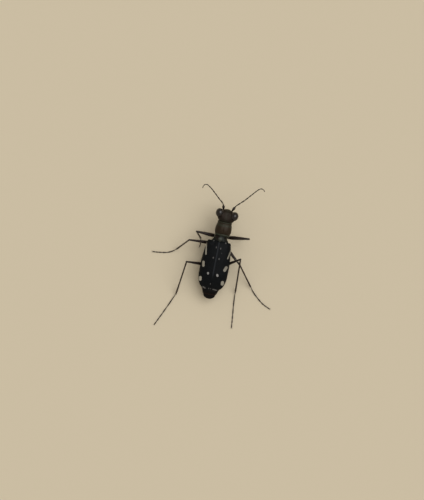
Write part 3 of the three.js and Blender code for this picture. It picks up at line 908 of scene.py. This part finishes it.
# How far along each point lies is painted on it, for the colour
def makeJaw(name, side, node):
    shift = Vector((0, -side * jawShape["crossing"], 0))  # the left jaw closes in front of the right one
    line = smoothLine([Vector((side * x, y, z)) + shift * min(1, i / 3)
                       for i, (x, y, z) in enumerate(jawShape["route"])])
    blade = drawLimb("jawBlade", line, jawShape["radius"],
                     sides=20, rings=44, blunt=5, flat=0.72, upward=(0, -1, 0.3))
    paintShare(blade, "tipShare", lambda x, y, z: nearestShare(line, Vector((x, y, z))))
    parts = [blade]
    for share, length in jawShape["teeth"]:
        root, way = followLine(line, share)
        bite = (Vector((-side * 0.6, -0.1, -0.55)) - way * 0.1).normalized()
        tooth = smoothLine([root, root + bite * length * 0.6, root + (bite + way * 0.35) * length])
        part = drawLimb("jawTooth", tooth, jawShape["tooth"], sides=10, rings=10, blunt=3)
        paintShare(part, "tipShare", lambda x, y, z, s=share: min(1, s + 0.25))
        parts.append(part)
    finishPiece(joinPieces(name, parts), jawChitin, [node], headPlace)


makeJaw("jawLeft", 1, "mandible_left")
makeJaw("jawRight", -1, "mandible_right")


# Segments along one line, each with its own share, thin at its root and wider at its end
def drawSegments(name, line, cuts, rootRadius, endRadius, rings=12, lap=0.012):
    parts = []
    for index, (start, end) in enumerate(zip(cuts, cuts[1:])):
        first, last = rootRadius[index], endRadius[index]
        radius = graph((0, first * 0.8), (0.2, first), (0.75, last), (0.93, last * 1.04), (1, last * 0.9))
        span = (max(0, start - lap), end)
        parts.append(drawLimb("%s%d" % (name, index), line, radius, span, rings=rings, blunt=5))
    return parts


palpShape = {
    "outer": [(0.36, -0.7, -0.66), (0.52, -0.86, -1.1), (0.5, -0.98, -1.42), (0.4, -1.04, -1.72)],
    "outerCuts": (0, 0.16, 0.5, 0.72, 1),
    "outerRadii": (0.06, 0.065, 0.06, 0.05),
    "inner": [(0.14, -0.9, -0.72), (0.24, -1.06, -1.02), (0.26, -1.2, -1.32), (0.18, -1.32, -1.56)],
    "innerCuts": (0, 0.18, 0.68, 1),
    "innerRadii": (0.06, 0.065, 0.05),
}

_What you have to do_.
Repeat the material above in full, exactly as it stands.

_Worked answer_.
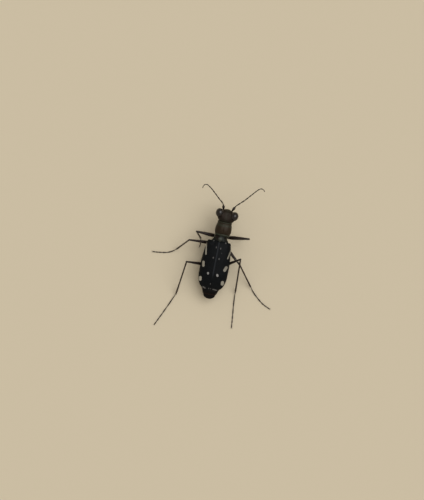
Write part 3 of the three.js and Blender code for this picture. It picks up at line 908 of scene.py. This part finishes it.
# How far along each point lies is painted on it, for the colour
def makeJaw(name, side, node):
    shift = Vector((0, -side * jawShape["crossing"], 0))  # the left jaw closes in front of the right one
    line = smoothLine([Vector((side * x, y, z)) + shift * min(1, i / 3)
                       for i, (x, y, z) in enumerate(jawShape["route"])])
    blade = drawLimb("jawBlade", line, jawShape["radius"],
                     sides=20, rings=44, blunt=5, flat=0.72, upward=(0, -1, 0.3))
    paintShare(blade, "tipShare", lambda x, y, z: nearestShare(line, Vector((x, y, z))))
    parts = [blade]
    for share, length in jawShape["teeth"]:
        root, way = followLine(line, share)
        bite = (Vector((-side * 0.6, -0.1, -0.55)) - way * 0.1).normalized()
        tooth = smoothLine([root, root + bite * length * 0.6, root + (bite + way * 0.35) * length])
        part = drawLimb("jawTooth", tooth, jawShape["tooth"], sides=10, rings=10, blunt=3)
        paintShare(part, "tipShare", lambda x, y, z, s=share: min(1, s + 0.25))
        parts.append(part)
    finishPiece(joinPieces(name, parts), jawChitin, [node], headPlace)


makeJaw("jawLeft", 1, "mandible_left")
makeJaw("jawRight", -1, "mandible_right")


# Segments along one line, each with its own share, thin at its root and wider at its end
def drawSegments(name, line, cuts, rootRadius, endRadius, rings=12, lap=0.012):
    parts = []
    for index, (start, end) in enumerate(zip(cuts, cuts[1:])):
        first, last = rootRadius[index], endRadius[index]
        radius = graph((0, first * 0.8), (0.2, first), (0.75, last), (0.93, last * 1.04), (1, last * 0.9))
        span = (max(0, start - lap), end)
        parts.append(drawLimb("%s%d" % (name, index), line, radius, span, rings=rings, blunt=5))
    return parts


palpShape = {
    "outer": [(0.36, -0.7, -0.66), (0.52, -0.86, -1.1), (0.5, -0.98, -1.42), (0.4, -1.04, -1.72)],
    "outerCuts": (0, 0.16, 0.5, 0.72, 1),
    "outerRadii": (0.06, 0.065, 0.06, 0.05),
    "inner": [(0.14, -0.9, -0.72), (0.24, -1.06, -1.02), (0.26, -1.2, -1.32), (0.18, -1.32, -1.56)],
    "innerCuts": (0, 0.18, 0.68, 1),
    "innerRadii": (0.06, 0.065, 0.05),
}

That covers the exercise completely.